Given its strategic geographical location, Dubai has also emerged as the natural corridor linking Asia with the Middle East, Europe and Africa. And this role has gained more importance in the wake of the ever-expanding trade and investment ties between the UAE and India and China, and seizing on the opportunities provided by China’s Belt and Road Initiative. Indeed, the UAE is working together with China to promote trade and investment along the initiative’s route. The value of China-UAE bilateral trade in 2017 grew to $53.3 billion (up from $46.3 billion in 2016, an increase of 15 per cent), and approximately 60 per cent of this trade is re-exported to Africa or Europe.
In addition, the strong presence of Chinese banks in the UAE (including the Industrial and Commercial Bank of China, the China Construction Bank, the Agricultural Bank of China, and the Bank of China have all established branches in DIFC) reinforces the deep and wide financial linkages between the two countries. Banks in the UAE could make use of the BRI to provide co-financing for the BRI countries, as well as seek public and private co-financing arrangements of BRI projects. Furthermore, high-level business opportunities are abound for Dubai firms that have built a worldwide reputation in infrastructure building, including suppliers of parts and components and raw materials. They can collaborate with Chinese firms outside China in much the same way as they have done inside China in the past.
How does Dubai plan to continue to be a crucial gateway for the $570bn two-way trade with Asia, Europe, Africa and the Rest of the World?
As I stated earlier, Dubai does not sit on its laurels. Early in January, His Highness Mohammed bin Rashid Al Maktoum, Vice President and Prime Minister of the UAE and the Ruler of Dubai, announced his 50-year Charter that contains nine sets of projects designed to improve the quality of life, develop Dubai and guarantee a better future.
In project 1, “Dubai Silk Road,” His Highness’s vision is for Dubai to fulfill its destiny and become a hub between the east and west, north and south and a top destination for the world. DED is fully committed on delivering on His Highness’s vision; we are doubling our efforts alongside our business partners here in Dubai and across our overseas offices in Hong Kong, Egypt, Saudi Arabia, India, South America, and Russia to increase and diversify our trade portfolio. This is being achieved through enhancing our penetration of existing markets, and through developing new markets for our high domestic value added products and services. Companies from a number of sectors such as high-tech, food, construction, luxury retail and halal products are actively participating in these efforts and plans are underway to involve more businesses and more sectors.
We are also seizing on the opportunities provided by the historical visit of China’s President Xi Jinping's to the UAE in July last year and the signing of the “comprehensive strategic partnership” between the two countries to enhance bilateral trade and investment ties with China.
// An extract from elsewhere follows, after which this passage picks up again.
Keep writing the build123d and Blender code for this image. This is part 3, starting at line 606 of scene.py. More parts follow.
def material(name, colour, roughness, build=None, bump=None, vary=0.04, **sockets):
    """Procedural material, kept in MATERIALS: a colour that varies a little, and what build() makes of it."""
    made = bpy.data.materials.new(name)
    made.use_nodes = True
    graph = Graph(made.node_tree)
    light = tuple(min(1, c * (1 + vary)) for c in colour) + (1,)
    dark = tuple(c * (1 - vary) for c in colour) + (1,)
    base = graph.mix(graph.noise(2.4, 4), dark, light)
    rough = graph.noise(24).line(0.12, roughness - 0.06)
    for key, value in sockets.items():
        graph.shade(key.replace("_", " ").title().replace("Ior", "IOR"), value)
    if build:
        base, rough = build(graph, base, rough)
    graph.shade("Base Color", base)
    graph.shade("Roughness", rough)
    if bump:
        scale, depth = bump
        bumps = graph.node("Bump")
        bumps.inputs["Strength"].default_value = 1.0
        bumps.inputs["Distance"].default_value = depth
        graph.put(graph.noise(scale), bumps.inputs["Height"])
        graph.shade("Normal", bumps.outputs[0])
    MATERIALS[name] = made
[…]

Our ambition is for the UAE and Dubai in particular to become “the hub of the Belt and Road Initiative,” acting as a springboard for Chinese goods to be distributed across the globe and gradually increasing domestic value-added. Today, around 60 per cent of all Chinese exports to the Middle East come through the UAE, at an estimated value of $70bn annually.
The ABLF is a UAE-based leadership platform that has been in existence since 2007 and constantly evolves to embrace new ideas and opportunities that support the premise of an interconnected Asia. How does a platform like the ABLF strengthen the links between the Dubai’s vibrant government sector, private enterprise sector, and connect the nation with thinkers from the Rest of the World?
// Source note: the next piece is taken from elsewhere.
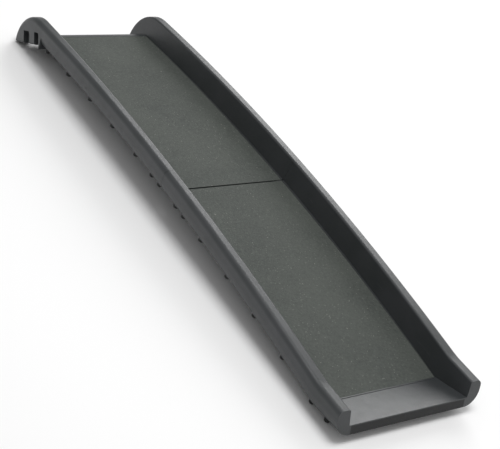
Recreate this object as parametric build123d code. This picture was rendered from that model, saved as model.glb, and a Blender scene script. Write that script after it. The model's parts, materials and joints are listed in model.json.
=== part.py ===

Dubai’s economic landscape has changed in dramatic ways and will continue to change in line with our leadership vision to make Dubai the global hub for innovation, entrepreneurship, trade and investment, and home to the happiest people on earth. All the changes that are required, past, present and future need strong partnerships between the private and the public sectors. These partnerships have played an important role in delivering programs, developing projects, and generating investment in new initiatives. Looking ahead, Dubai’s transformation into a knowledge-based economy requires adding a third partner to the relationship: academia. Bringing academia to the partnership is no longer a luxury, if it ever was; it is a necessity. Economic growth is increasingly being driven by innovation, and I strongly believe that innovation is the defining element of success in generating healthy and sustainable economic growth rates today and tomorrow.
It is within this spirit that earlier this year, we launched an initiative to add academia to our “Engage DXB Forum” and we look to all of our partners and the Asian Business Leadership Forum in particular to extend our reach to thought leaders in Asia and across the globe.